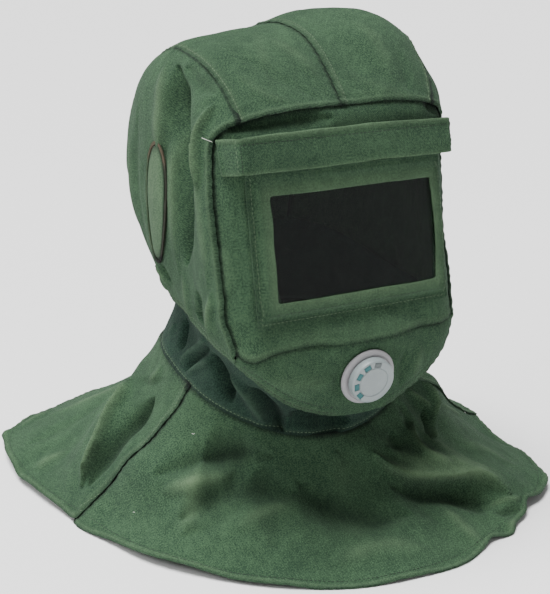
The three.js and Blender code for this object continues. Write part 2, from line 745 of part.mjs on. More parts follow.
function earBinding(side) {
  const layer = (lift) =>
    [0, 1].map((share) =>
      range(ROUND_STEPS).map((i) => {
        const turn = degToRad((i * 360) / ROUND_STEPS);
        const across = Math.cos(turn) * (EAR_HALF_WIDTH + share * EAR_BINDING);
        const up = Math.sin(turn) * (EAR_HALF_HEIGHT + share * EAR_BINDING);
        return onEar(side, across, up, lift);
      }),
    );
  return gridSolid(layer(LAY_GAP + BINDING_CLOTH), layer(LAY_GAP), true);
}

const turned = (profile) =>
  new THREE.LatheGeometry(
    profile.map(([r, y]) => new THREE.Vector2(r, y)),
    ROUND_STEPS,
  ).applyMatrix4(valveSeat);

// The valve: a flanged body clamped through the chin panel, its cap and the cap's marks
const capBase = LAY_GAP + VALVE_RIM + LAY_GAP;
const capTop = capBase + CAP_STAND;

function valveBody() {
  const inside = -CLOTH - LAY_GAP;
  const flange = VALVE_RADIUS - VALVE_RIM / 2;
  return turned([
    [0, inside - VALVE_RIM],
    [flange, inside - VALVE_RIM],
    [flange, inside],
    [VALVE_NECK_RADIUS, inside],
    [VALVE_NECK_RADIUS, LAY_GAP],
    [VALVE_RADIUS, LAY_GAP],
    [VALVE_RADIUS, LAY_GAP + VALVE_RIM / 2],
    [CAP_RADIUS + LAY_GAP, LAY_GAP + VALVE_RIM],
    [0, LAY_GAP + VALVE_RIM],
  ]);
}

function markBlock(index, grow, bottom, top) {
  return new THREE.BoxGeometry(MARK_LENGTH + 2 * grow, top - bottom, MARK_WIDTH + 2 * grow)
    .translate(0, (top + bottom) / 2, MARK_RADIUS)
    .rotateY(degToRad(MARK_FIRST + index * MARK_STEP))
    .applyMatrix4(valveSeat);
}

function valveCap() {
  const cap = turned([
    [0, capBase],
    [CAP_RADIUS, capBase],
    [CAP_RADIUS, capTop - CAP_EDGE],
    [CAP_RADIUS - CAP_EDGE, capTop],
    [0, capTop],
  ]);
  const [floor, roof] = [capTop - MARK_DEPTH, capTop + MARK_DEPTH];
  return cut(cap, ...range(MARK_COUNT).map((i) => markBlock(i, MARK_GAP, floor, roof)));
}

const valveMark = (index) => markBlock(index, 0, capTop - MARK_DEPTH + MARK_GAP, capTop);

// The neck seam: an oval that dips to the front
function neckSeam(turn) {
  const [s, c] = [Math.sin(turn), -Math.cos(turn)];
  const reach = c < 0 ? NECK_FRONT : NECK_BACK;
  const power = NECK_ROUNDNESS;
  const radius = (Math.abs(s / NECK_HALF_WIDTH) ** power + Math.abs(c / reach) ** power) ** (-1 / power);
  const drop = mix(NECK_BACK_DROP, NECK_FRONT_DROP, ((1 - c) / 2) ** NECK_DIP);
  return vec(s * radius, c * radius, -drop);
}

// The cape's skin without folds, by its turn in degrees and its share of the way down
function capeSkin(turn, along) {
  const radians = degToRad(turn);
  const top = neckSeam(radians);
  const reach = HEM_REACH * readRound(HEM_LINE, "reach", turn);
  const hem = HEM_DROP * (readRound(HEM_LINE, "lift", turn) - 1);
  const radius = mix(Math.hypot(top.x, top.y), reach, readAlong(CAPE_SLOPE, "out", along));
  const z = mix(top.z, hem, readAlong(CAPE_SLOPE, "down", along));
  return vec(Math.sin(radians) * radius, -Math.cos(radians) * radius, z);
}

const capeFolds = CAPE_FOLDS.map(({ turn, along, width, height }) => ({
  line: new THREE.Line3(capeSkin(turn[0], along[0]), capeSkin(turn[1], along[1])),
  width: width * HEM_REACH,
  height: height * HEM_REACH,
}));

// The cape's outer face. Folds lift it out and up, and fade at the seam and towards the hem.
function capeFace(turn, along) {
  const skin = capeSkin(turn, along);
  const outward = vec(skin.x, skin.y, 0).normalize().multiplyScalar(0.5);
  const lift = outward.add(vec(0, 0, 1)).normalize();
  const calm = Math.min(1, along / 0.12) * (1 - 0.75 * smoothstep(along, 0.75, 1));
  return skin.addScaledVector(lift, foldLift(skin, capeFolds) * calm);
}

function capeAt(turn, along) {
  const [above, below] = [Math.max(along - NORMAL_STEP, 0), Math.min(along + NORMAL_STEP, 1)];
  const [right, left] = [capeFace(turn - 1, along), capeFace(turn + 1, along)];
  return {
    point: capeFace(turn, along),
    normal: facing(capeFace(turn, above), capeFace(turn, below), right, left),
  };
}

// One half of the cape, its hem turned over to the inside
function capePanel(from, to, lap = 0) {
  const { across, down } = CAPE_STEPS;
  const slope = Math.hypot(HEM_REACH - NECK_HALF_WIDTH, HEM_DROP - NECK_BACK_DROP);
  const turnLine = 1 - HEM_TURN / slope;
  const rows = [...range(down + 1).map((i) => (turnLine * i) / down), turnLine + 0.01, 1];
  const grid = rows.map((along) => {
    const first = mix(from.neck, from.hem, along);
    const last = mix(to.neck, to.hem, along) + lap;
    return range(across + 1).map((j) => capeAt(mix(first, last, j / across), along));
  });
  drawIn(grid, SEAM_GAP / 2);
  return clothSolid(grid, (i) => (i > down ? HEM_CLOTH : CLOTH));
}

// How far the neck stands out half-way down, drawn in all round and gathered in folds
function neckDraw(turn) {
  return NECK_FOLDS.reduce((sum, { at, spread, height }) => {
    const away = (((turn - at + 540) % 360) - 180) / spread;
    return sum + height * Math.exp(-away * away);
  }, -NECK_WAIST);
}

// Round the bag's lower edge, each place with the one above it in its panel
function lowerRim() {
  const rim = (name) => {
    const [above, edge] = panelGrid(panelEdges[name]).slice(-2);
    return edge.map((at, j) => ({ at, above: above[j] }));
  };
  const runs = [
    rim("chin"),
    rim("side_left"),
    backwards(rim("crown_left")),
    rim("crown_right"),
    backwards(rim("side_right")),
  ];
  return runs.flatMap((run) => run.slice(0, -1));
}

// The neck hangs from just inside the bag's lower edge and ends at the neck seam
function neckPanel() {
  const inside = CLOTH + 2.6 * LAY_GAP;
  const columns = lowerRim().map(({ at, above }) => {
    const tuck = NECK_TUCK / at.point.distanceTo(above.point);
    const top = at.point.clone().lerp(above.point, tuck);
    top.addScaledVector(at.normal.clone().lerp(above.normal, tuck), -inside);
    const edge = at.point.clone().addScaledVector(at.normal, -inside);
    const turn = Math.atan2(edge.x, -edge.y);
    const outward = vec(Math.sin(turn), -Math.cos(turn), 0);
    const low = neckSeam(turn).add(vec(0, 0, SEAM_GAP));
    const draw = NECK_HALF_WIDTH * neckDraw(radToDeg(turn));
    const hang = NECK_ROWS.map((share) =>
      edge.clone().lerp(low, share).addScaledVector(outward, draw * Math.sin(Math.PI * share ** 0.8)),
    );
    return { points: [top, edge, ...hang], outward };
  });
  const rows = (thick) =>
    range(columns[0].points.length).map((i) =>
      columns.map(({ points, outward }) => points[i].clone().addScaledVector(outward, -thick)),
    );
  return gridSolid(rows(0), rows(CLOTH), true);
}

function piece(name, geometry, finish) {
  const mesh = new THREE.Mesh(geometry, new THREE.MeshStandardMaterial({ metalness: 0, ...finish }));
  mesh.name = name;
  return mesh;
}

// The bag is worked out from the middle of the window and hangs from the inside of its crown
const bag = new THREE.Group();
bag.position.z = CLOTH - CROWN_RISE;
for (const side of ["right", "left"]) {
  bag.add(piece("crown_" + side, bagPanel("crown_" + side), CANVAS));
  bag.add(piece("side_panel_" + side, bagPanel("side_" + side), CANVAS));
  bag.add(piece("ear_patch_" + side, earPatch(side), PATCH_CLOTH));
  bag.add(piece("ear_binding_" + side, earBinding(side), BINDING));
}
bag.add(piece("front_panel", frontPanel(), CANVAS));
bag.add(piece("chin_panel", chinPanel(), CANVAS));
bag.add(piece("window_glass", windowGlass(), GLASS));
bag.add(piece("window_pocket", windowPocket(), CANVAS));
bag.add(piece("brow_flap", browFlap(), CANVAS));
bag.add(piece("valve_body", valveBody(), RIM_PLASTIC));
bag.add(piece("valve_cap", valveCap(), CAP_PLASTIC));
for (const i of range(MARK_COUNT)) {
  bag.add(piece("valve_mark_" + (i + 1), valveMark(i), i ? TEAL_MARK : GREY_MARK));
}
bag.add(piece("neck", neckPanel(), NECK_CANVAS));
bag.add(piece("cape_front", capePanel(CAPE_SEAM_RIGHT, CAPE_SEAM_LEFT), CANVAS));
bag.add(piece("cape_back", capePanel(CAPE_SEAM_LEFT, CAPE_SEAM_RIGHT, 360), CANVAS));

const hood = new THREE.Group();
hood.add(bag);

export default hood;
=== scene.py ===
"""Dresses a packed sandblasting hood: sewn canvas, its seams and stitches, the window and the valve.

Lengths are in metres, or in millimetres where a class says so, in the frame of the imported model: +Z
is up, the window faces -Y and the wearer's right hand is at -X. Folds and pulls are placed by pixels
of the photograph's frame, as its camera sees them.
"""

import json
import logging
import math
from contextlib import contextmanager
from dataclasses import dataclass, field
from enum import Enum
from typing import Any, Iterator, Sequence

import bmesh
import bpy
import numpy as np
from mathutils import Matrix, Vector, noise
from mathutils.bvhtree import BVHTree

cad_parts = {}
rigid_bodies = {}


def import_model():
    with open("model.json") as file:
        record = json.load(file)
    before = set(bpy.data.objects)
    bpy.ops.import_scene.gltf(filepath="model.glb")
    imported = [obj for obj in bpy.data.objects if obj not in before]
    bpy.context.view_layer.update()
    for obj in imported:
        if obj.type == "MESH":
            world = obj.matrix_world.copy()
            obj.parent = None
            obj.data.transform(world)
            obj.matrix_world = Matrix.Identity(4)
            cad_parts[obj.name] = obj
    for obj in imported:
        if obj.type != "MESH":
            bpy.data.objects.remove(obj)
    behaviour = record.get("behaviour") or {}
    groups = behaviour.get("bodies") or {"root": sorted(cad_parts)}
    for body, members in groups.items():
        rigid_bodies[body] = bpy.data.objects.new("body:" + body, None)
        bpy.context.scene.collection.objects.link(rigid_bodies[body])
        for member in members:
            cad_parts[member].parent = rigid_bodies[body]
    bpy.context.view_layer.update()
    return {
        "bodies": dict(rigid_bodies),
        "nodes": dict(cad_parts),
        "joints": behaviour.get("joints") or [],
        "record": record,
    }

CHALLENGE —
Return exactly the lines from the line that has "CAPE_SEAM_RIGHT, 360), CANVAS));" to the line that has "before = set(bpy.data.objects)", both of them included.

WORKED SOLUTION —
bag.add(piece("cape_back", capePanel(CAPE_SEAM_LEFT, CAPE_SEAM_RIGHT, 360), CANVAS));

const hood = new THREE.Group();
hood.add(bag);

export default hood;
=== scene.py ===
"""Dresses a packed sandblasting hood: sewn canvas, its seams and stitches, the window and the valve.

Lengths are in metres, or in millimetres where a class says so, in the frame of the imported model: +Z
is up, the window faces -Y and the wearer's right hand is at -X. Folds and pulls are placed by pixels
of the photograph's frame, as its camera sees them.
"""

import json
import logging
import math
from contextlib import contextmanager
from dataclasses import dataclass, field
from enum import Enum
from typing import Any, Iterator, Sequence

import bmesh
import bpy
import numpy as np
from mathutils import Matrix, Vector, noise
from mathutils.bvhtree import BVHTree

cad_parts = {}
rigid_bodies = {}


def import_model():
    with open("model.json") as file:
        record = json.load(file)
    before = set(bpy.data.objects)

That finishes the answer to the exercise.